Li-Ion batteries, what are the differences?

I just had another of my laptop batteries fail on me, and I thought instead of spending another $130 I'd see about replacing the cells. I now have 2 dead batteries, so I opened one up.

Inside I found a tiny control board and 6 18650 Li-Ion cells in 3 pairs of 2 in parallel. From what I've read online this is pretty standard.

Having checked the usual sources online, I've found the cells cost $6 each for "made in China" or $15 for "made in Japan". Is there really that much difference in what you get? I also seem them rated at 3.6 or 3.7 volts in different brands (independant of country).

The notebook is a Mac Powerbook, and the original batteries were recalled because a couple of people had them explode, and it turned out the recalled batteries used Chinese cells instead of the Japanese ones that Apple intended (due to poor quality, there were impurities in the electrolye which shorted out the cells internally and caused them to explode).

So I'm left with a choice of Chinese cells for $36 vs Japanese for $90 (in which case maybe I should just buy the new battery complete from Apple).
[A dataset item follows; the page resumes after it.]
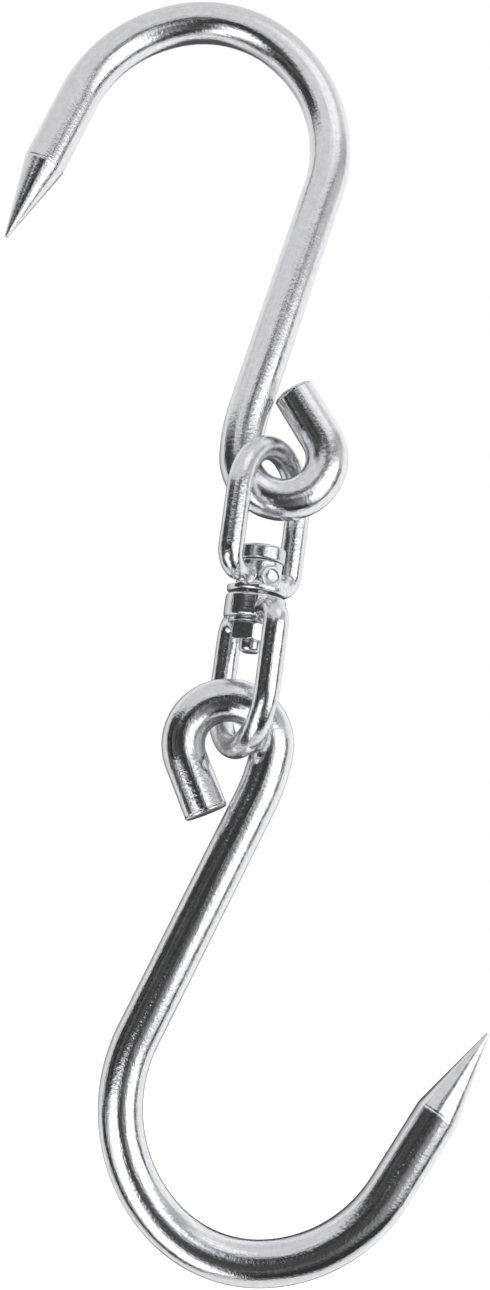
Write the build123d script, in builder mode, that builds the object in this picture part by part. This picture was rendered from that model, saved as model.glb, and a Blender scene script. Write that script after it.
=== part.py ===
from build123d import *
from math import cos, radians, sin
import os

os.makedirs("parts", exist_ok=True)

# Millimetres, +Z up. The origin is the point inside the crown of the upper hook that rests on a rail.
# Both hooks are bent in the plane Y = 0: +X points to the back of the upper hook, +Y away from the viewer.

# Hook bar, the same on both hooks. Radii are of the bar's centreline, turns are in degrees.
bar_radius = 3.9
crown_radius = 22.6
crown_front_turn = 8.7       # from the rail seat towards the point
crown_back_turn = 38.5       # from the rail seat towards the shank
side_radius = 27.0
side_front_turn = 56.2
side_back_turn = 69.6
front_length = 15.1          # straight bar before the ground point
shank_length = 45.2
neck_radius = 34.6           # slight bend between the shank and the eye
neck_turn = 15.5
eye_radius = 7.95
eye_turn = 212.5
tail_length = 10.1
tail_edge = 0.3
point_length = 16.2
point_tip_radius = 0.35

# Step from the upper hook's eye to the lower hook's eye, and the turn of the lower hook
lower_eye_step = (-10.19, -52.98)
lower_hook_turn = 171.44

# Swivel: its centre is on its axis, in the gap between the two collars
swivel_centre = Vector(10.1, -1.8, -109.35)
swivel_lean = 7.5            # degrees that its top leans towards +X
upper_frame_turn = 58.0      # degrees about the swivel axis, from the plane of the hooks
lower_frame_turn = -66.0

# Both frames: a bow of round bar with two legs, whose thinner feet turn in to a collar
leg_radius = 2.25
bow_radius = 10.2            # centreline of the bow, and half of the spacing of the legs
bow_height = 17.3            # from the swivel centre to the centre of the bow
corner_radius = 3.2
bridge_gap = 2.3             # from the swivel axis to the end of each foot, inside the collar
collar_radius = 5.5
collar_edge = 0.35

# Upper frame, heights up the swivel axis
upper_collar_start = 0.15
upper_collar_end = 1.3
upper_bridge_height = 3.1
upper_foot_radius = 1.5
boss_radius = 4.0
boss_end = 6.1
boss_foot_radius = 0.8
bore_radius = 2.05
pad_radius = 2.0
pad_height = 3.0
pad_reach = 4.5              # from the swivel axis to the pad's rim
pad_rim_width = 0.45
pad_sink = 0.2
pad_turn = -58.0             # degrees from the plane of the hooks

# Lower frame, heights down the swivel axis
lower_collar_start = 0.3
lower_collar_end = 4.6
lower_bridge_height = 3.3
lower_foot_radius = 2.0
spot_face_radius = 4.9
spot_face_depth = 3.0

# Pin, washer and nut
pin_radius = 2.0
pin_head_radius = 4.3
pin_head_gap = 0.1           # above the boss
pin_head_thickness = 2.7
pin_head_edge = 0.45
pin_end_reach = 1.9          # below the nut
pin_end_edge = 0.9
washer_radius = 4.5
washer_hole_radius = 2.15
washer_thickness = 0.8
washer_edge = 0.12
nut_across_flats = 7.0
nut_height = 3.2
nut_crown_radius = 3.6       # where the chamfer starts on both faces
nut_corner_drop = 0.3        # height of the chamfer at the corners
nut_turn = -118.0            # degrees from the plane of the hooks to the middle of a flat


def hook(plane):
    """A bent hook. The plane's origin is the load seat inside the crown, and its y points out of the crown."""
    with BuildPart() as bent_bar:
        with BuildLine(plane) as centreline:
            crown_front = JernArc((0, bar_radius), (-1, 0), crown_radius, crown_front_turn)
            side_front = JernArc(crown_front @ 1, crown_front % 1, side_radius, side_front_turn)
            front = Line(side_front @ 1, side_front @ 1 + (side_front % 1) * front_length)
            crown_back = JernArc((0, bar_radius), (1, 0), crown_radius, -crown_back_turn)
            side_back = JernArc(crown_back @ 1, crown_back % 1, side_radius, -side_back_turn)
            shank = Line(side_back @ 1, side_back @ 1 + (side_back % 1) * shank_length)
            neck = JernArc(shank @ 1, shank % 1, neck_radius, neck_turn)
            eye = JernArc(neck @ 1, neck % 1, eye_radius, eye_turn)
            tail = Line(eye @ 1, eye @ 1 + (eye % 1) * tail_length)
        path = centreline.wire()
        with BuildSketch(Plane(origin=path @ 0, z_dir=path % 0)):
            Circle(bar_radius)
        sweep(path=path)
        chamfer(bent_bar.faces().sort_by_distance(tail @ 1)[0].edges(), length=tail_edge)
        # The ground point is a cone with a small round tip, turned about the end of the bar
        point_dir = front % 1
        with BuildSketch(Plane(origin=front @ 1, x_dir=point_dir.cross(plane.z_dir), z_dir=plane.z_dir)):
            with BuildLine():
                tip_start = (point_tip_radius, point_length - point_tip_radius)
                Polyline((0, point_length), (0, 0), (bar_radius, 0), tip_start)
                JernArc((0, point_length), (1, 0), point_tip_radius, -90)
            make_face()
        revolve(axis=Axis(front @ 1, point_dir))
    return bent_bar.part, eye.arc_center


def swivel_direction(turn):
    """A direction square to the swivel axis, turned about it from the plane of the hooks."""
    lean = radians(swivel_lean)
    return Vector(cos(lean), 0, -sin(lean)) * cos(radians(turn)) + Vector(0, 1, 0) * sin(radians(turn))


def side_plane(turn, along):
    """A plane through the swivel axis: x runs across the legs, y along the axis."""
    across = swivel_direction(turn)
    return Plane(origin=swivel_centre, x_dir=across, z_dir=across.cross(along))


def cross_plane(along, height):
    """A plane square to the swivel axis."""
    return Plane(origin=swivel_centre + along * height, x_dir=swivel_direction(0), z_dir=along)


def round_section(path, share, radius):
    """A round section square to a path, at a share of its length."""
    with BuildSketch(Plane(origin=path @ share, z_dir=path % share)) as section:
        Circle(radius)
    return section.sketch.face()


def frame_bar(plane, bridge_height, foot_radius):
    """Round sections and centrelines of one frame's bar: the bow with both legs, then a thinner foot at each end."""
    with BuildLine(plane) as bow:
        Line((-bow_radius, bridge_height + corner_radius), (-bow_radius, bow_height))
        JernArc((-bow_radius, bow_height), (0, 1), bow_radius, -180)
        Line((bow_radius, bow_height), (bow_radius, bridge_height + corner_radius))
    bow_path = bow.wire()
    bars = [([round_section(bow_path, 0, leg_radius)], bow_path)]
    for side in (-1, 1):
        with BuildLine(plane) as foot:
            JernArc((side * bow_radius, bridge_height + corner_radius), (0, -1), corner_radius, -side * 90)
            Line((side * (bow_radius - corner_radius), bridge_height), (side * bridge_gap, bridge_height))
        foot_path = foot.wire()
        ends = [round_section(foot_path, 0, leg_radius), round_section(foot_path, 1, foot_radius)]
        bars.append((ends, foot_path))
    return bars


lean = radians(swivel_lean)
axis_up = Vector(sin(lean), 0, cos(lean))
axis_down = axis_up * -1

# Upper hook
upper_hook, upper_eye = hook(Plane.XZ)
upper_hook.label = "upper_hook"
export_step(upper_hook, "parts/upper_hook.step")

# Lower hook, turned about its eye
hook_turn = radians(lower_hook_turn)
hook_x = Vector(cos(hook_turn), 0, sin(hook_turn))
hook_y = Vector(-sin(hook_turn), 0, cos(hook_turn))
lower_eye = upper_eye + Vector(lower_eye_step[0], 0, lower_eye_step[1])
lower_seat = lower_eye - hook_x * upper_eye.X - hook_y * upper_eye.Z
lower_hook, _ = hook(Plane(origin=lower_seat, x_dir=hook_x, z_dir=(0, -1, 0)))
lower_hook.label = "lower_hook"
export_step(lower_hook, "parts/lower_hook.step")

# Upper frame: thin collar, tall boss under the pin's head, and a round blank pad on the boss
upper_side = side_plane(upper_frame_turn, axis_up)
with BuildPart() as upper_frame:
    for sections, path in frame_bar(upper_side, upper_bridge_height, upper_foot_radius):
        sweep(sections, path=path, multisection=len(sections) > 1)
    with BuildSketch(upper_side):
        with BuildLine():
            Polyline(
                (boss_radius, boss_end),
                (0, boss_end),
                (0, upper_collar_start),
                (collar_radius - collar_edge, upper_collar_start),
                (collar_radius, upper_collar_start + collar_edge),
                (collar_radius, upper_collar_end),
                (boss_radius + boss_foot_radius, upper_collar_end),
            )
            JernArc((boss_radius + boss_foot_radius, upper_collar_end), (-1, 0), boss_foot_radius, -90)
            Line((boss_radius, upper_collar_end + boss_foot_radius), (boss_radius, boss_end))
        make_face()
    revolve(axis=Axis(swivel_centre, axis_up))
    pad_out = swivel_direction(pad_turn)
    pad_foot = swivel_centre + axis_up * pad_height
    with BuildSketch(Plane(origin=pad_foot, z_dir=pad_out)):
        Circle(pad_radius)
    extrude(amount=pad_reach)
    with BuildSketch(Plane(origin=pad_foot + pad_out * pad_reach, z_dir=pad_out)):
        Circle(pad_radius - pad_rim_width)
    extrude(amount=-pad_sink, mode=Mode.SUBTRACT)
    with BuildSketch(cross_plane(axis_up, upper_collar_start)):
        Circle(bore_radius)
    extrude(amount=boss_end - upper_collar_start, mode=Mode.SUBTRACT)
upper_frame.part.label = "upper_frame"
export_step(upper_frame.part, "parts/upper_frame.step")

# Lower frame: tall collar, with a flat seat for the washer cut into the bridge
lower_side = side_plane(lower_frame_turn, axis_down)
with BuildPart() as lower_frame:
    for sections, path in frame_bar(lower_side, lower_bridge_height, lower_foot_radius):
        sweep(sections, path=path, multisection=len(sections) > 1)
    with BuildSketch(lower_side):
        with BuildLine():
            Polyline(
                (0, lower_collar_start),
                (collar_radius - collar_edge, lower_collar_start),
                (collar_radius, lower_collar_start + collar_edge),
                (collar_radius, lower_collar_end - collar_edge),
                (collar_radius - collar_edge, lower_collar_end),
                (0, lower_collar_end),
                close=True,
            )
        make_face()
    revolve(axis=Axis(swivel_centre, axis_down))
    with BuildSketch(cross_plane(axis_down, lower_collar_end)):
        Circle(spot_face_radius)
    extrude(amount=spot_face_depth, mode=Mode.SUBTRACT)
    with BuildSketch(cross_plane(axis_down, lower_collar_start)):
        Circle(pin_radius)
    extrude(amount=lower_collar_end - lower_collar_start, mode=Mode.SUBTRACT)
lower_frame.part.label = "lower_frame"
export_step(lower_frame.part, "parts/lower_frame.step")

# Washer, on the seat of the lower frame
with BuildPart() as washer:
    with BuildSketch(cross_plane(axis_down, lower_collar_end)):
        Circle(washer_radius)
        Circle(washer_hole_radius, mode=Mode.SUBTRACT)
    extrude(amount=washer_thickness)
    chamfer(washer.edges().filter_by(GeomType.CIRCLE).group_by(SortBy.RADIUS)[-1], length=washer_edge)
washer.part.label = "washer"
export_step(washer.part, "parts/washer.step")

# Hexagon nut, chamfered on both faces
nut_start = lower_collar_end + washer_thickness
nut_end = nut_start + nut_height
nut_corner_radius = nut_across_flats / 2 / cos(radians(30))
nut_plane = Plane(origin=swivel_centre + axis_down * nut_start, x_dir=swivel_direction(nut_turn), z_dir=axis_down)
with BuildPart() as nut:
    with BuildSketch(nut_plane):
        RegularPolygon(radius=nut_across_flats / 2, side_count=6, major_radius=False, rotation=30)
    extrude(amount=nut_height)
    with BuildSketch(side_plane(0, axis_down)):
        Polygon(
            (pin_radius, nut_start),
            (nut_crown_radius, nut_start),
            (nut_corner_radius, nut_start + nut_corner_drop),
            (nut_corner_radius, nut_end - nut_corner_drop),
            (nut_crown_radius, nut_end),
            (pin_radius, nut_end),
            align=None,
        )
    revolve(axis=Axis(swivel_centre, axis_down), mode=Mode.INTERSECT)
nut.part.label = "nut"
export_step(nut.part, "parts/nut.step")

# Pin: flat round head above the boss, shank through both collars and the nut, rounded end
head_start = boss_end + pin_head_gap
pin_end = nut_end + pin_end_reach
with BuildPart() as swivel_pin:
    with BuildSketch(cross_plane(axis_up, head_start)):
        Circle(pin_head_radius)
    extrude(amount=pin_head_thickness)
    fillet(swivel_pin.edges().filter_by(GeomType.CIRCLE), radius=pin_head_edge)
    with BuildSketch(cross_plane(axis_down, -head_start)):
        Circle(pin_radius)
    extrude(amount=head_start + pin_end)
    end_face = swivel_pin.faces().filter_by(GeomType.PLANE).sort_by(Axis(swivel_centre, axis_down))[-1]
    fillet(end_face.edges(), radius=pin_end_edge)
swivel_pin.part.label = "swivel_pin"
export_step(swivel_pin.part, "parts/swivel_pin.step")
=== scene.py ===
from math import cos, pi, radians, sin, tau

import bmesh
import bpy
from mathutils import Matrix, Vector, noise


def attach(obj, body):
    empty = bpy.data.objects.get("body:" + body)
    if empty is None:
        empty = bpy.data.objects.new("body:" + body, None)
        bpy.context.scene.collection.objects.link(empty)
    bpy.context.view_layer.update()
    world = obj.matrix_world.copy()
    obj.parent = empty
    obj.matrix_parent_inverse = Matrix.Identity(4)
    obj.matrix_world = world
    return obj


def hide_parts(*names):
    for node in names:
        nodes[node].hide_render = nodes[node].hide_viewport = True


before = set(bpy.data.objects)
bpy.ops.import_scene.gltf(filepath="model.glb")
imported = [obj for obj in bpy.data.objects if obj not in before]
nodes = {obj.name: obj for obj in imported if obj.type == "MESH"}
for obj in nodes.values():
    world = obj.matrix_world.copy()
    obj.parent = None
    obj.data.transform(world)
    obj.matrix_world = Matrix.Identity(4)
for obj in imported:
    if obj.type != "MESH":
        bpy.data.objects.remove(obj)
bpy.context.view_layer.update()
MM = 0.001

# ---- Dimensions repeated from the CAD model, in millimetres and degrees ----
BAR_RADIUS = 3.9
CROWN_RADIUS = 22.6
CROWN_FRONT_TURN = 8.7
CROWN_BACK_TURN = 38.5
SIDE_RADIUS = 27.0
SIDE_FRONT_TURN = 56.2
SIDE_BACK_TURN = 69.6
FRONT_LENGTH = 15.1
SHANK_LENGTH = 45.2
NECK_RADIUS = 34.6
NECK_TURN = 15.5
EYE_RADIUS = 7.95
EYE_TURN = 212.5
TAIL_LENGTH = 10.1
POINT_LENGTH = 16.2
POINT_TIP_RADIUS = 0.35
LOWER_EYE_STEP = (-10.19, 0.0, -52.98)  # from the upper hook's eye to the lower hook's
LOWER_HOOK_TURN = 171.44
SWIVEL_CENTRE = (10.1, -1.8, -109.35)
SWIVEL_LEAN = 7.5
PAD_TURN = -58.0
PAD_HEIGHT = 3.0
PAD_REACH = 4.5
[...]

Anyone have some insight into the differences? And what about the different voltage issue?

Thanks.

One thing that the Control-board does is send information to os x on how much juice there is left in the cells. I failed to "calibrate" (load it full,unplug, wait untill it goes to sleep,fully recharge) So mine does think I have more power in the cells then I actually do.

This might be a problem to you though, with the control board thinking that it has less juice then it does.

If you find a way to reset the control-board memory I'd be happy to know!